# Passage d'un iPod Touch 1.1.5 au dernier jailbreak



## arnplouy (15 Septembre 2008)

Pourriez-vous m'aider??

Je viens de récupérer un ipod touch 8Gb avec un jailbreak 1.1.5 (4B1), je souhaiterais le réactualiser avec un des derniers jailbreak.

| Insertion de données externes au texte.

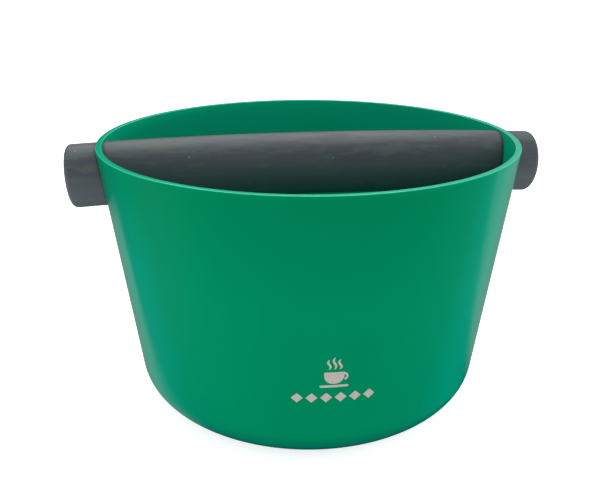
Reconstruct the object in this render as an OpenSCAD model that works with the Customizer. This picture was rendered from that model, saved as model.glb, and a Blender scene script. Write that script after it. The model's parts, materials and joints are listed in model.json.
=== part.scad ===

Si possible, j'aimerais que cette modification soit des plus simple.

D'avance merci


----------



## fandipod (15 Septembre 2008)

Je rappelle que le jailbreak annule la garantie!!!


----------



## arnplouy (15 Septembre 2008)

ca, c'est pas grave!

Il est déja jailbreaké (avec ziphone,je crois!!!) donc la garantie est déja morte

Donc je n'ai rien a perdre


----------



## arnplouy (18 Septembre 2008)

au final et aprés un peu de recherche, j'ai réussi a trouver comment mettre une version officielle sans payer

Merci


----------



## stenmath (31 Décembre 2008)

Salut,
Je sais que je fais un peu du déterrage de post mais je suis exactement dans le même cas que toi alors pourais-tu m'indiquer comment tu as fait ? 
Merci d'avance.


----------



## stenmath (5 Janvier 2009)

up! up! up!


----------



## Anonyme (6 Janvier 2009)

Oui mais non. C'est illégal.


----------